── MATERIAL PROVIDED

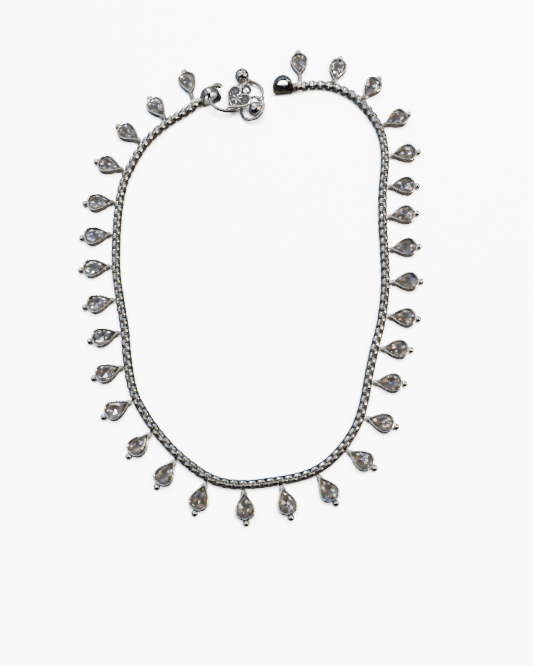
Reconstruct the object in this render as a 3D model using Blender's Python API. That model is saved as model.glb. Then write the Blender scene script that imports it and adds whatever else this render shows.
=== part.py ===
"""A payal anklet: a silver box chain with pear-shaped stone drops, laid open on a table.

The chain lies as one whole loop. Each end is soldered to a wide bail. The near bail holds an
S-hook, which carries a heart tag, two small round bells and a ring.

Frame: +X to the right and +Y away from the viewer, +Z up, with the floor at z = 0.
The origin is the middle of the anklet's footprint. Lengths below are in metres.
"""

import math

import bmesh
import bpy
from mathutils import Matrix, Vector

MM = 0.001

# Chain: square box links a LINK_PITCH apart, rolled onto one corner. Here a round tube stands
# for them, as thick as the links are from corner to corner.
LINK_PITCH = 0.995 * MM
CHAIN_DIAMETER = 2.4 * MM
TUBE_POINT_SPACING = 5.2 * MM
MOST_TUBE_POINTS = 80
# Where the chain's middle lies on the table, from the near bail round to the far one.
CHAIN_ROUTE = [
    (-13.9, 42.8), (-16.2, 40.9), (-20.1, 38.2), (-23.6, 35.1), (-26.6, 31.3), (-29.0, 26.6),
    (-30.7, 21.9), (-31.6, 15.5), (-31.8, 8.5), (-31.5, 0.0), (-30.3, -7.2), (-28.9, -14.3),
    (-28.0, -21.3), (-26.4, -28.4), (-23.3, -34.1), (-19.7, -38.8), (-15.2, -43.3),
    (-8.9, -47.6), (-2.8, -48.9), (4.3, -48.3), (11.3, -46.9), (16.1, -44.4), (20.1, -40.4),
    (23.0, -35.8), (24.7, -30.8), (25.9, -25.0), (27.4, -18.6), (29.3, -11.5), (30.4, -3.0),
    (30.4, 5.0), (30.3, 12.4), (30.6, 19.8), (31.4, 27.8), (30.9, 34.3), (28.6, 39.7),
    (24.4, 44.8), (19.0, 47.6), (14.0, 47.9), (10.9, 47.2),
]

# Drops: a pear-shaped setting with its stone, a round bead on the wide end and a lug at the tip.
LINKS_PER_DROP = 8
DROP_LENGTH = 6.1 * MM
DROP_WIDTH = 4.3 * MM
DROP_HEIGHT = 1.9 * MM
DROP_SIDES = 14
PEAR_SHARPNESS = 1.25
PEAR_MIDDLE = 0.6
WALL_TAPER = 0.94
RIM_WIDTH = 0.5 * MM
STONE_SEAT = 0.28 * MM
CROWN_WIDTH = 0.62 * MM
CROWN_HEIGHT = 0.45 * MM
BEAD_DIAMETER = 1.45 * MM
BEAD_HEIGHT = 0.85 * MM
BEAD_SINK = 0.22 * MM
BEAD_SIDES = 10
LUG_WIDTH = 1.1 * MM
LUG_THICKNESS = 0.3 * MM
LUG_REACH = 0.42 * MM
# Turn of each drop from square to the chain, in degrees, from the near bail round.
DROP_LEANS = [
    -24, -4, -2, 3, 9, 8, 4, 5, 8, 12, 4, 10, 8, 9, 5, 8,
    6, 7, 4, 9, 12, 5, 6, 6, 10, 8, 9, 4, 12, 3, -13,
]
# The first and the last drop are drawn out, so that their long loops show.
LONG_LOOP_LENGTH = 1.9 * MM
LONG_LOOP_WIDTH = 1.35 * MM
LONG_LOOP_WIRE = 0.42 * MM

# Bails: a wide band bent to a flat-bottomed arch, with a collar that takes the chain's end.
BAIL_LENGTH = 5.1 * MM
BAIL_HEIGHT = 4.2 * MM
BAIL_BAND = 2.1 * MM
BAIL_WALL = 0.45 * MM
BAIL_CORNER = 0.8 * MM
BAIL_ARCH_STEPS = 10
COLLAR_DIAMETER = 2.1 * MM
COLLAR_LENGTH = 0.9 * MM
COLLAR_SINK = 0.2 * MM
NEAR_BAIL_TURN = 24
NEAR_BAIL_LEAN = 13
FAR_BAIL_TURN = 3
FAR_BAIL_LEAN = -28

# S-hook: round wire bent in one plane, which leans down towards its free end.
HOOK_WIRE = 0.86 * MM
HOOK_SLOPE = 8
HOOK_LEVEL = 1.75 * MM
HOOK_LEVEL_AT_X = -2.9 * MM
HOOK_POINT_SPACING = 0.95 * MM
HOOK_ROUTE = [
    (-7.5, 46.7), (-8.7, 47.0), (-10.0, 46.5), (-10.8, 45.1), (-10.7, 43.4), (-10.1, 41.9),
    (-8.9, 40.8), (-7.3, 40.3), (-5.6, 40.3), (-4.1, 40.8), (-3.0, 41.9), (-2.8, 43.4),
    (-3.1, 45.0), (-3.1, 46.6), (-2.4, 47.9), (-1.0, 48.6), (0.6, 48.3), (1.8, 47.2),
    (2.1, 45.8), (1.6, 44.4), (0.8, 43.7),
]

# Ring on the S-hook's free end, tilted over the hook's wire.
RING_DIAMETER = 6.7 * MM
RING_WIRE = 0.78 * MM
RING_PLACE = (-0.3, 41.25)
RING_TILT = 24
RING_LIFT = 0.1 * MM

# Heart tag: a flat heart with a raised rim and an eyelet between its lobes.
HEART_LENGTH = 6.5 * MM
HEART_WIDTH = 6.5 * MM
HEART_THICKNESS = 0.75 * MM
HEART_RIM = 0.5 * MM
HEART_RECESS = 0.25 * MM
HEART_SIDES = 22
HEART_TURN = 48
HEART_LEVEL = 2.95 * MM
HEART_CLEFT = 0.88
EYELET_DIAMETER = 2.7 * MM
EYELET_HOLE = 1.25 * MM
EYELET_THICKNESS = 0.45 * MM
EYELET_OVERLAP = 0.1 * MM
EYELET_PLACE = (-1.836, 45.28)
TAG_RING_DIAMETER = 3.6 * MM
TAG_RING_WIRE = 0.4 * MM
TAG_RING_DIP = 45
TAG_ON_HOOK = (-3.1, 46.4)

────

§ SET EXERCISE
Repeat the lines above exactly.

§ TASK OUTPUT
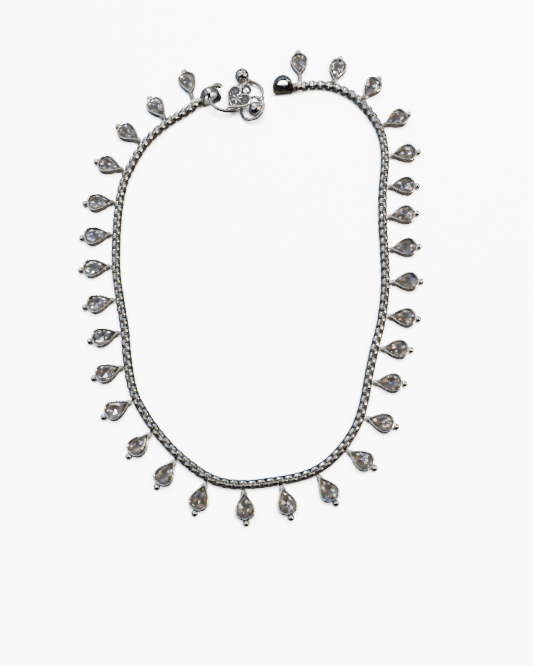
Reconstruct the object in this render as a 3D model using Blender's Python API. That model is saved as model.glb. Then write the Blender scene script that imports it and adds whatever else this render shows.
=== part.py ===
"""A payal anklet: a silver box chain with pear-shaped stone drops, laid open on a table.

The chain lies as one whole loop. Each end is soldered to a wide bail. The near bail holds an
S-hook, which carries a heart tag, two small round bells and a ring.

Frame: +X to the right and +Y away from the viewer, +Z up, with the floor at z = 0.
The origin is the middle of the anklet's footprint. Lengths below are in metres.
"""

import math

import bmesh
import bpy
from mathutils import Matrix, Vector

MM = 0.001

# Chain: square box links a LINK_PITCH apart, rolled onto one corner. Here a round tube stands
# for them, as thick as the links are from corner to corner.
LINK_PITCH = 0.995 * MM
CHAIN_DIAMETER = 2.4 * MM
TUBE_POINT_SPACING = 5.2 * MM
MOST_TUBE_POINTS = 80
# Where the chain's middle lies on the table, from the near bail round to the far one.
CHAIN_ROUTE = [
    (-13.9, 42.8), (-16.2, 40.9), (-20.1, 38.2), (-23.6, 35.1), (-26.6, 31.3), (-29.0, 26.6),
    (-30.7, 21.9), (-31.6, 15.5), (-31.8, 8.5), (-31.5, 0.0), (-30.3, -7.2), (-28.9, -14.3),
    (-28.0, -21.3), (-26.4, -28.4), (-23.3, -34.1), (-19.7, -38.8), (-15.2, -43.3),
    (-8.9, -47.6), (-2.8, -48.9), (4.3, -48.3), (11.3, -46.9), (16.1, -44.4), (20.1, -40.4),
    (23.0, -35.8), (24.7, -30.8), (25.9, -25.0), (27.4, -18.6), (29.3, -11.5), (30.4, -3.0),
    (30.4, 5.0), (30.3, 12.4), (30.6, 19.8), (31.4, 27.8), (30.9, 34.3), (28.6, 39.7),
    (24.4, 44.8), (19.0, 47.6), (14.0, 47.9), (10.9, 47.2),
]

# Drops: a pear-shaped setting with its stone, a round bead on the wide end and a lug at the tip.
LINKS_PER_DROP = 8
DROP_LENGTH = 6.1 * MM
DROP_WIDTH = 4.3 * MM
DROP_HEIGHT = 1.9 * MM
DROP_SIDES = 14
PEAR_SHARPNESS = 1.25
PEAR_MIDDLE = 0.6
WALL_TAPER = 0.94
RIM_WIDTH = 0.5 * MM
STONE_SEAT = 0.28 * MM
CROWN_WIDTH = 0.62 * MM
CROWN_HEIGHT = 0.45 * MM
BEAD_DIAMETER = 1.45 * MM
BEAD_HEIGHT = 0.85 * MM
BEAD_SINK = 0.22 * MM
BEAD_SIDES = 10
LUG_WIDTH = 1.1 * MM
LUG_THICKNESS = 0.3 * MM
LUG_REACH = 0.42 * MM
# Turn of each drop from square to the chain, in degrees, from the near bail round.
DROP_LEANS = [
    -24, -4, -2, 3, 9, 8, 4, 5, 8, 12, 4, 10, 8, 9, 5, 8,
    6, 7, 4, 9, 12, 5, 6, 6, 10, 8, 9, 4, 12, 3, -13,
]
# The first and the last drop are drawn out, so that their long loops show.
LONG_LOOP_LENGTH = 1.9 * MM
LONG_LOOP_WIDTH = 1.35 * MM
LONG_LOOP_WIRE = 0.42 * MM

# Bails: a wide band bent to a flat-bottomed arch, with a collar that takes the chain's end.
BAIL_LENGTH = 5.1 * MM
BAIL_HEIGHT = 4.2 * MM
BAIL_BAND = 2.1 * MM
BAIL_WALL = 0.45 * MM
BAIL_CORNER = 0.8 * MM
BAIL_ARCH_STEPS = 10
COLLAR_DIAMETER = 2.1 * MM
COLLAR_LENGTH = 0.9 * MM
COLLAR_SINK = 0.2 * MM
NEAR_BAIL_TURN = 24
NEAR_BAIL_LEAN = 13
FAR_BAIL_TURN = 3
FAR_BAIL_LEAN = -28

# S-hook: round wire bent in one plane, which leans down towards its free end.
HOOK_WIRE = 0.86 * MM
HOOK_SLOPE = 8
HOOK_LEVEL = 1.75 * MM
HOOK_LEVEL_AT_X = -2.9 * MM
HOOK_POINT_SPACING = 0.95 * MM
HOOK_ROUTE = [
    (-7.5, 46.7), (-8.7, 47.0), (-10.0, 46.5), (-10.8, 45.1), (-10.7, 43.4), (-10.1, 41.9),
    (-8.9, 40.8), (-7.3, 40.3), (-5.6, 40.3), (-4.1, 40.8), (-3.0, 41.9), (-2.8, 43.4),
    (-3.1, 45.0), (-3.1, 46.6), (-2.4, 47.9), (-1.0, 48.6), (0.6, 48.3), (1.8, 47.2),
    (2.1, 45.8), (1.6, 44.4), (0.8, 43.7),
]

# Ring on the S-hook's free end, tilted over the hook's wire.
RING_DIAMETER = 6.7 * MM
RING_WIRE = 0.78 * MM
RING_PLACE = (-0.3, 41.25)
RING_TILT = 24
RING_LIFT = 0.1 * MM

# Heart tag: a flat heart with a raised rim and an eyelet between its lobes.
HEART_LENGTH = 6.5 * MM
HEART_WIDTH = 6.5 * MM
HEART_THICKNESS = 0.75 * MM
HEART_RIM = 0.5 * MM
HEART_RECESS = 0.25 * MM
HEART_SIDES = 22
HEART_TURN = 48
HEART_LEVEL = 2.95 * MM
HEART_CLEFT = 0.88
EYELET_DIAMETER = 2.7 * MM
EYELET_HOLE = 1.25 * MM
EYELET_THICKNESS = 0.45 * MM
EYELET_OVERLAP = 0.1 * MM
EYELET_PLACE = (-1.836, 45.28)
TAG_RING_DIAMETER = 3.6 * MM
TAG_RING_WIRE = 0.4 * MM
TAG_RING_DIP = 45
TAG_ON_HOOK = (-3.1, 46.4)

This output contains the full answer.